Sensory overload in the towns – heat and traffic in Tuxpan, smelly Tampico, Coatzacoalas, Cardenas, Olmec ruins at La Venta, Mayan ruins at Xpujil, Villa Hermosa, Escarcega – then the vast cultural complex and psychedelic Mecca of Palenque, with its hoards of tall, blonde Europeans, the young women dressed scandalously in this still-Catholic region – the further south we went, the more we saw signs saying “Maya” this, “Maya” that, on every billboard or bus – the slanting facial profiles of the tiny, barefoot indigenas selling souvenirs exactly matched those on the ancient sculptures –
Dozens of huge trucks bearing “dichos” (mottos or proverbs) on their front fenders: Rambo, El Chillero, El Timido, Zorro, Casi un Angel, Corre Caminos (Road Runner), El Puma, Dios me Permitte Regresso, Cruz Azul, Christo Negro – Casi Siempre, Don Juan, No Vale la Pena, Super Galan, Angel Salvage – Vagabudo – Ama sin Dueno – Coronel Javiercito – En el Nombrese de Dios – Christo Rey, Comanche, Bonanza, Creo en Ti, Senor, Bandolero, Huevitos, Lo Siento por Ti, Quien como Dios?
But our SUV broke down – twice, three times. Each time it miraculously restarted after cooling off. Approaching Vera Cruz, we encountered the gigantic Pemex petroleum refinery, stretching seemingly for miles along the highway, with dozens of 100-foot-tall steel towers, miles of interconnecting pipes, steam, noise – a surreal, futuristic scene, yet evoking images of Hindu temples, Spanish cathedrals, Cape Canaveral, sci-fi cityscapes, the place as much a shrine to the gods of technology as the other buildings are to theirs.
Then trouble: the SUV stalled out yet again. We pulled over and opened the hood, waiting for the engine to cool down again. I got out to take photos of this scene directly across the highway from us, then returned to the SUV after a few moments. Soon, we saw two jeeploads of soldiers approaching – to help us repair the truck? ¡Pero no! Turning to the side window, I encountered the muzzles of two M-16 rifles inches from my face! I thought this was rather funny, until Michael jabbed me in the side with his elbow, informing me that my irreverent attitude was somewhat inappropriate.

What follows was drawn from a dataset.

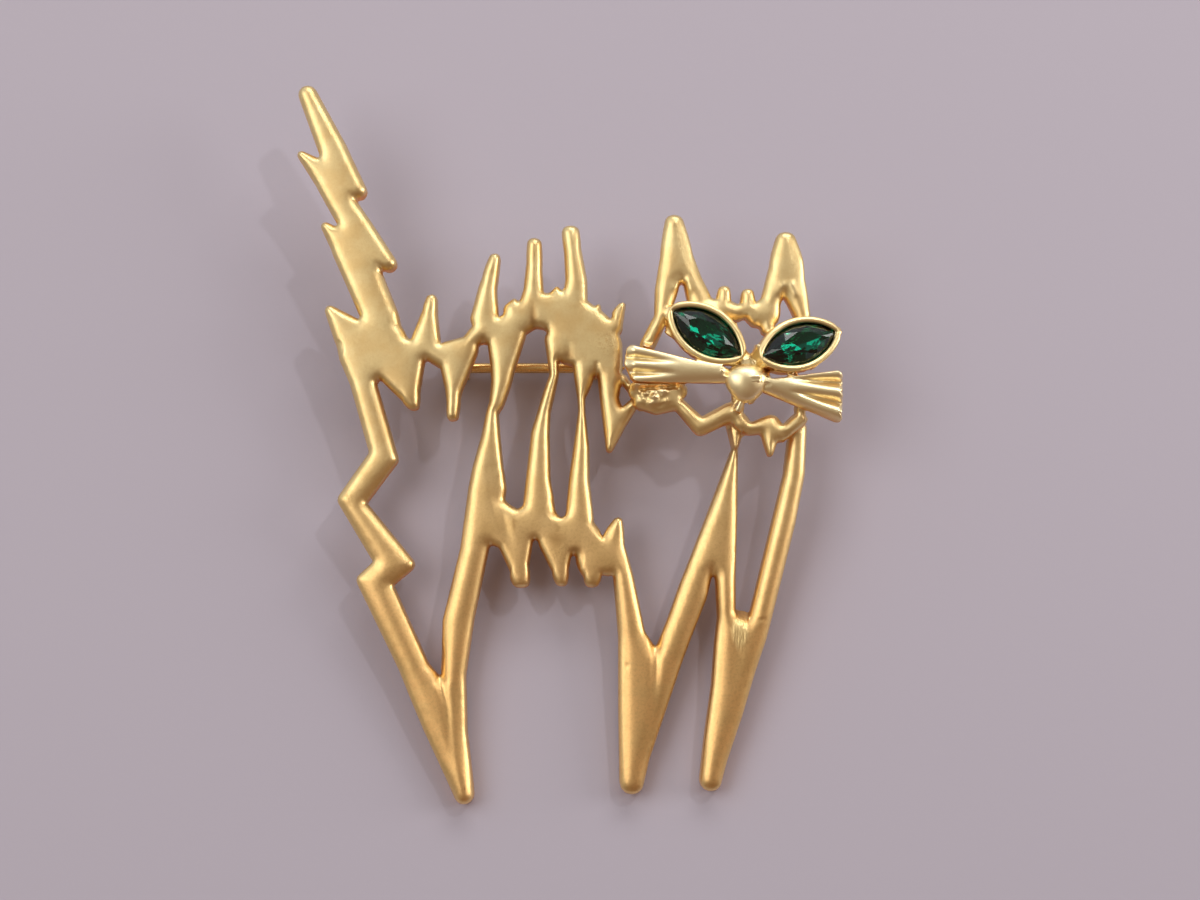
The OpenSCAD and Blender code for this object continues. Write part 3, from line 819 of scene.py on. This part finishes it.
def make_nose():
    """Glossy egg-shaped nose, its point down."""
    bm = bmesh.new()
    bmesh.ops.create_uvsphere(bm, u_segments=48, v_segments=28, radius=1)
    for v in bm.verts:
        x, y, z = v.co
        wide = NOSE_HALF_WIDTH * (1 + NOSE_TAPER * y - NOSE_ENDS * y * y)
        reach = NOSE_UP if y > 0 else NOSE_DOWN
        place = NOSE_PLACE + Vector((x * wide, y * reach, z * NOSE_HEIGHT))
        v.co = Vector(unflattened(np.array(place)))
    mesh = new_mesh("nose", bm, "nose")
    shade_smooth(mesh)
    new_object("nose", mesh, "gold_plate")


# Materials

class Nodes:
    """Short ways to add the nodes of one material."""

    def __init__(self, name):
        self.material = bpy.data.materials.new(name)
        self.material.use_nodes = True
        self.tree = self.material.node_tree
        self.shader = self.tree.nodes["Principled BSDF"]
        self.place = self.add("ShaderNodeTexCoord").outputs["Object"]

    def add(self, kind, inputs=None, **settings):
        node = self.tree.nodes.new(kind)
        for key, value in settings.items():
            setattr(node, key, value)
        for key, value in (inputs or {}).items():
            self.put(value, node.inputs[key])
        return node

    def put(self, value, socket):
        if isinstance(value, bpy.types.NodeSocket):
            self.tree.links.new(value, socket)
        else:
            socket.default_value = value

    def attribute(self, name):
        return self.add("ShaderNodeAttribute", attribute_name=name).outputs["Fac"]

    def math(self, operation, a, b):
        return self.add("ShaderNodeMath", {0: a, 1: b}, operation=operation).outputs[0]

    def stretched(self, scale):
        """Places whose noise is drawn out along the axes of small scale."""
        return self.add("ShaderNodeMapping", {"Vector": self.place, "Scale": scale}).outputs["Vector"]

    def noise(self, size, detail=2.0, roughness=0.5, place=None):
        """Noise whose grains are about that many metres across."""
        inputs = {"Vector": place or self.place, "Scale": 1 / size, "Detail": detail, "Roughness": roughness}
        return self.add("ShaderNodeTexNoise", inputs).outputs["Fac"]

    def spread(self, value, low, high, to_low=0.0, to_high=1.0):
        """Soft step from one value to another as the given value goes from low to high."""
        inputs = {"Value": value, "From Min": low, "From Max": high, "To Min": to_low, "To Max": to_high}
        return self.add("ShaderNodeMapRange", inputs, interpolation_type="SMOOTHSTEP").outputs["Result"]

    def mix(self, share, a, b):
        """Mixes two colours, given as three numbers or as sockets."""
        node = self.add("ShaderNodeMix", {"Factor": share}, data_type="RGBA")
        for value, name in ((a, "A_Color"), (b, "B_Color")):
            socket = next(s for s in node.inputs if s.identifier == name)
            self.put(value if isinstance(value, bpy.types.NodeSocket) else (*value, 1), socket)
        return next(s for s in node.outputs if s.identifier == "Result_Color")

    def tinted(self, colour, tint, where, strength):
        """Mixes a tint into a colour where a mark or a noise says so."""
        return self.mix(self.math("MULTIPLY", where, strength), colour, tint)

    def bump(self, height, distance, strength=1.0, normal=None):
        inputs = {"Height": height, "Distance": distance, "Strength": strength}
        if normal:
            inputs["Normal"] = normal
        return self.add("ShaderNodeBump", inputs).outputs["Normal"]

    def finish(self, **sockets):
        for name, value in sockets.items():
            self.put(value, self.shader.inputs[name.replace("_", " ")])
        return self.material


TOP_GOLD = (0.835, 0.645, 0.32)
LEG_GOLD = (0.86, 0.53, 0.215)
DULL_GOLD = (0.74, 0.49, 0.2)
WORN_GOLD = (0.62, 0.38, 0.15)
# Paler gold for the edges and the web: partly polish, partly a painted highlight
EDGE_POLISH_AND_HIGHLIGHT_GOLD = (1.0, 0.81, 0.39)
# Painted shade: dark brownish gold for the hollows and cracks of the face
HOLLOW_SHADE_GOLD = (0.5, 0.28, 0.1)
# Painted shade: orange-brown gold for the steep sides, most of all those facing the feet
SIDE_SHADE_GOLD = (1.0, 0.42, 0.09)
ROSE_GOLD = (1.0, 0.84, 0.5)
RIM_GOLD = (1.0, 0.79, 0.4)
PIN_GOLD = (0.9, 0.58, 0.22)
GLASS_GREEN = (0.01, 0.33, 0.24)
FOIL_GREEN = (0.01, 0.33, 0.26)
FLOOR_LILAC = (0.45, 0.41, 0.48)


def satin_gold():
    """Satin plating: warmer towards the feet, dulled, speckled and scuffed, with painted shade in its hollows
    and on its steep sides, and paler edges that are partly polish and partly a painted highlight.
    """
    n = Nodes("satin_gold")
    edge = n.attribute("edge")
    high = n.attribute("high")
    raised = n.attribute("raised")
    web = n.attribute("web")
    scuff = n.attribute("scuff")
    cloud = n.noise(2.5 * MM, detail=3)
    grain = n.noise(0.1 * MM, detail=3, roughness=0.65)
    pits = n.noise(0.22 * MM, detail=3, roughness=0.7)
    speckle = n.spread(n.noise(0.28 * MM, detail=3, roughness=0.7), 0.42, 0.68)
    speckle_strength = n.spread(high, 0, 1, to_low=0.42, to_high=0.16)
    worn = n.math("MULTIPLY", n.spread(pits, 0.48, 0.62), scuff)

    face = n.mix(high, LEG_GOLD, TOP_GOLD)
    face = n.tinted(face, DULL_GOLD, where=n.spread(cloud, 0.35, 0.7), strength=0.6)
    face = n.tinted(face, WORN_GOLD, where=worn, strength=0.7)
    face = n.tinted(face, WORN_GOLD, where=speckle, strength=speckle_strength)
    # Painted shade: the hollows and cracks are darkened
    face = n.tinted(face, HOLLOW_SHADE_GOLD, where=n.attribute("hollow_shade"), strength=0.75)
    face = n.mix(raised, face, ROSE_GOLD)
    # Paler gold on the edges and the web: partly polish, partly a painted highlight
    colour = n.tinted(face, EDGE_POLISH_AND_HIGHLIGHT_GOLD, where=n.math("MAXIMUM", edge, web), strength=0.55)
    # Painted shade on the steep sides
    colour = n.tinted(colour, SIDE_SHADE_GOLD, where=n.attribute("side"), strength=0.95)

    rough = n.spread(grain, 0.3, 0.7, to_low=0.37, to_high=0.47)
    rough = n.math("ADD", rough, n.math("MULTIPLY", edge, -0.1))
    rough = n.math("ADD", rough, n.math("MULTIPLY", raised, -0.05))

    filed = n.noise(0.14 * MM, detail=1, place=n.stretched((1, 0.04, 1)))
    normal = n.bump(grain, distance=0.015 * MM, strength=0.45)
    normal = n.bump(n.noise(0.9 * MM), distance=0.02 * MM, strength=0.5, normal=normal)
    normal = n.bump(n.noise(0.35 * MM), distance=0.012 * MM, strength=0.5, normal=normal)
    normal = n.bump(n.math("MULTIPLY", pits, scuff), distance=0.05 * MM, strength=0.6, normal=normal)
    normal = n.bump(n.math("MULTIPLY", filed, web), distance=0.08 * MM, strength=0.8, normal=normal)
    return n.finish(Base_Color=colour, Metallic=1, Roughness=rough, Normal=normal)


def rim_gold():
    """Burnished by hand, so softly uneven."""
    n = Nodes("rim_gold")
    normal = n.bump(n.noise(0.6 * MM), distance=0.02 * MM, strength=0.5)
    return n.finish(Base_Color=(*RIM_GOLD, 1), Metallic=1, Roughness=0.36, Normal=normal)


def nose_gold():
    n = Nodes("nose_gold")
    rough = n.spread(n.noise(0.7 * MM, detail=3), 0.3, 0.7, to_low=0.36, to_high=0.42)
    normal = n.bump(n.noise(0.9 * MM), distance=0.01 * MM, strength=0.4)
    return n.finish(Base_Color=(*ROSE_GOLD, 1), Metallic=1, Roughness=rough, Normal=normal)


def pin_gold():
    """Drawn wire, with fine marks along it."""
    n = Nodes("pin_gold")
    drawn = n.noise(0.08 * MM, place=n.stretched((0.1, 1, 1)))
    rough = n.spread(drawn, 0.3, 0.7, to_low=0.2, to_high=0.32)
    normal = n.bump(drawn, distance=0.006 * MM, strength=0.4)
    return n.finish(Base_Color=(*PIN_GOLD, 1), Metallic=1, Roughness=rough, Normal=normal)


def stone_glass():
    n = Nodes("stone_glass")
    return n.finish(Base_Color=(*GLASS_GREEN, 1), Roughness=0.0, IOR=1.55, Transmission_Weight=1)


def stone_foil():
    n = Nodes("stone_foil")
    normal = n.bump(n.noise(0.3 * MM, detail=1), distance=0.004 * MM, strength=0.5)
    return n.finish(Base_Color=(*FOIL_GREEN, 1), Metallic=1, Roughness=0.03, Normal=normal)


def floor_paper():
    n = Nodes("floor_paper")
    normal = n.bump(n.noise(1.2 * MM, detail=4), distance=0.05 * MM, strength=0.2)
    return n.finish(Base_Color=(*FLOOR_LILAC, 1), Roughness=0.85, Normal=normal)


# Surroundings

FLOOR_HALF = 0.6
# Lamps: name, place, size, power in watts and colour
LAMPS = [
    ("window", (-0.26, 0.04, 0.34), (0.3, 0.28), 0.66, (1, 0.98, 0.94)),
    ("lamp", (0.4, 0.05, 0.11), (0.16, 0.3), 0.8, (1, 0.98, 0.95)),
    ("back", (0.1, 0.4, 0.28), (0.4, 0.16), 0.85, (1, 0.98, 0.95)),
    ("spark", (0.2, 0.22, 0.4), (0.02, 0.02), 0.25, (1, 1, 1)),
]
# Studio walls: the direction of their bright side, how far along it they change, and their three colours
BRIGHT_SIDE = (-0.5, 0.87, 0)
WALL_SPAN = 0.8
WALL_DARK = (0.24, 0.15, 0.1)
WALL_MIDDLE = (0.29, 0.24, 0.19)
WALL_BRIGHT = (0.64, 0.67, 0.71)


def make_floor():
    h = FLOOR_HALF
    mesh = bpy.data.meshes.new("floor")
    mesh.from_pydata([(-h, -h, 0), (h, -h, 0), (h, h, 0), (-h, h, 0)], [], [(0, 1, 2, 3)])
    obj = bpy.data.objects.new("floor", mesh)
    bpy.context.scene.collection.objects.link(obj)
    mesh.materials.append(floor_paper())


def make_lamp(name, place, size, power, colour):
    light = bpy.data.lights.new(name, "AREA")
    light.shape = "RECTANGLE"
    light.size, light.size_y = size
    light.energy = power
    light.color = colour
    obj = bpy.data.objects.new(name, light)
    obj.location = place
    obj.rotation_euler = (-Vector(place)).to_track_quat("-Z", "Y").to_euler()
    bpy.context.scene.collection.objects.link(obj)


def make_studio():
    """Soft studio walls, brighter from the left and from behind, dimmer and warmer on the viewer's side."""
    world = bpy.data.worlds.new("studio")
    bpy.context.scene.world = world
    world.use_nodes = True
    tree = world.node_tree
    direction = tree.nodes.new("ShaderNodeTexCoord").outputs["Generated"]
    towards = tree.nodes.new("ShaderNodeVectorMath")
    towards.operation = "DOT_PRODUCT"
    towards.inputs[1].default_value = BRIGHT_SIDE
    tree.links.new(direction, towards.inputs[0])
    share = tree.nodes.new("ShaderNodeMapRange")
    share.inputs["From Min"].default_value = -WALL_SPAN
    share.inputs["From Max"].default_value = WALL_SPAN
    tree.links.new(towards.outputs["Value"], share.inputs["Value"])
    ramp = tree.nodes.new("ShaderNodeValToRGB")
    tree.links.new(share.outputs["Result"], ramp.inputs["Fac"])
    ramp.color_ramp.elements[0].color = (*WALL_DARK, 1)
    ramp.color_ramp.elements[1].color = (*WALL_BRIGHT, 1)
    ramp.color_ramp.elements.new(0.5).color = (*WALL_MIDDLE, 1)
    tree.links.new(ramp.outputs["Color"], tree.nodes["Background"].inputs["Color"])


def make_camera():
    data = bpy.data.cameras.new("camera")
    data.lens = CAMERA_LENS
    data.sensor_width = CAMERA_SENSOR
    data.clip_start = CAMERA_NEAR
    obj = bpy.data.objects.new("camera", data)
    up = math.radians(CAMERA_UP)
    back = Vector((0, -math.cos(up), math.sin(up)))
    obj.location = CAMERA_AIM + back * CAMERA_AWAY
    obj.rotation_euler = (-back).to_track_quat("-Z", "Y").to_euler()
    bpy.context.scene.collection.objects.link(obj)
    bpy.context.scene.camera = obj


MATERIALS = {
    "satin": satin_gold(),
    "rim": rim_gold(),
    "nose": nose_gold(),
    "pin": pin_gold(),
    "glass": stone_glass(),
    "foil": stone_foil(),
}
make_camera()
make_studio()
for lamp in LAMPS:
    make_lamp(*lamp)
make_floor()
make_casting()
make_nose()
for side in STONES:
    make_stone(side)
    make_rim(side)
nodes["pin_back"].data.materials.clear()
nodes["pin_back"].data.materials.append(MATERIALS["pin"])
bpy.context.scene.view_settings.view_transform = "Standard"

The commanding officer informed us that we (did I mention that both of us were long-haired and unshaven?) looked like terrorists, and that it was forbidden to photograph the oil refinery. After reviewing our identification, he demanded my camera and was about to expose my role of film (remember film?), when Michael explained that he was an anthropologist and that we’d only been photographing ruins and cultural sights (true enough) before seeing the refinery, the photos of which were at the end of the film roll. The officer was flattered, polite, if somewhat lax in security terms; he possessed that Hispanic quality of extreme honor and dignity known as pundonor. Deciding that we were harmless, he gallantly exposed only the last pictures on the roll, handed it back to me with the remaining frames intact with his compliments, wished us buen viaje, collected his troops and drove off – without offering any assistance with the broken down SUV, which eventually started up on its own.
A few hours later we stalled again after gassing up at a rural gas station that had no services. We watched baseball for a while, but it still wouldn’t start. Eventually, some bored guys who’d been waiting for a bus came over and offered to help. They told us the local gasoline was very bad and often clogged fuel filters – No hay tigre en el tanque. We had extra filters, but no wrench to remove they old one. No problemo, they said. They asked for a large screwdriver and a hammer. One of them climbed onto the engine, whacked the screwdriver with the hammer until it drove all the way through the fuel filter, grabbed both ends of the screwdriver and turned it until he had unscrewed and removed the filter! They called their method ¡El estilo Mexicano: use what you have to get it done. They refused cash payment but did accept several beers, which we shared in the heat. The SUV started up and we left our new friends.
Vera Cruz on a weekend: thousands of partiers, soldiers, gringo tourists, police, children, musicians, Indians, teenagers and probably 10,000 prostitutes. And, in front of every small mercado, post-card stands with five-cent pictures of the same Pemex refinery, from every angle, the same photos we’d almost been shot for taking! ¡El estilo Mexicano! ¡Como Mexico no hay dos!
Wonderful! I can see you two gringos now.